In highly competitive societies – especially in education which is the most prestigious element of society to mobilize, the easiest way to motivate students is through a TEST. And the English test is a big portion of the TEST. Think back to the success of the Audiolingual method used by the Army – if you didn’t want to die, you should learn a foreign language. Since there is a big salary gap between white collar and blue collar workers,  the best way you can be successful and rich in Korea is to get into a prestigious university. There is no better strategy to motivate students.  Students have to strive to pass the test in order to survive in this society; otherwise, they will have a hard time for their whole lives – getting married, being a good child to your parents, and being a good parent for your child. This characteristic of Korean society comes originally from Confucianism. Therefore, there is no choice but to prepare for the TEST. Although tests can motivate students to study for and pass tests successfully, it doesn’t mean that students are fully motivated to construct knowledge in critical ways for their emancipation. As Freire’s model of banking education shows, students try to analyze (actually private institutions do this for some special tests) the patterns of test and learn increasing numbers of testing strategies rather than constructing knowledge for their own needs and experiences. The audio-lingual approach wasn’t successful for real students because students are not soldiers. They can survive in life without learning a foreign language so that this approach did not provide enough motivation for students. In the same way, like the failure of the audio lingual approach in foreign language education outside of the military, the Korean context has to be changed so that students will feel motivated to construct knowledge in critical ways and useful to their real lives.

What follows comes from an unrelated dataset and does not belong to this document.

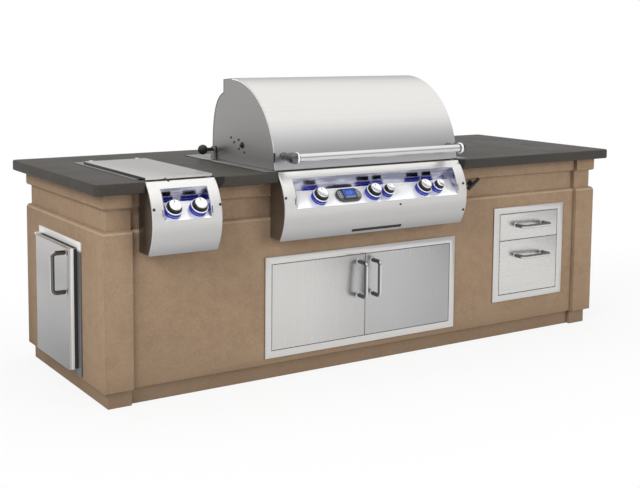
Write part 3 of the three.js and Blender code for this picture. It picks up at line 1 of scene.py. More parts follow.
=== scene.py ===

7.  You have a successful career in English language education, and also you are the mother of young daughter.  Have you decided to use your educational philosophy to teach your daughter English?

I don’t know whether I am successful or not. I have a few principles to manage myself. Although my main interest, the critical approach to language education, is not a mainstream issue in Korea because most English educators are still focused on how to teach effectively in terms of increasing English competence, I try to show my voice by publishing papers and lecturing for small change. I have some hope that it is going to trigger of butterfly effect to change the whole structure of English education in Korea.

And I am trying to apply my educational philosophy to teaching my daughter English in order to prove my pedagogy is not really separate from real teaching.  I see that many educators have some gap between theory and practice especially when they teach their children. I hope there will not be this gap with my daughter.  I will let you know in a few years when my daughter gets older.


Canagarajah, S. (2004). Subversive identities, pedagogical safe houses, and critical learning. In B. Norton & K. Toohey (Eds.), Critical pedagogies and language learning (pp. 116-137). New York: Cambridge University Press.

Kim, Young Mi (2008), English medium instruction in higher education: Does it promote cultural correction or cultural continuity? English Language & Literature Teaching, 15(4)

Kim, Young Mi. (2010). Formation of Intercultural Identity of Korean university  students using critical literacy. Foreign Language Education, 17(3).

Ramanathan, V. (2005). The English-vernacular divide: Postcolonial language politics and  practice. Clevedon, UK: Multilingual Matters.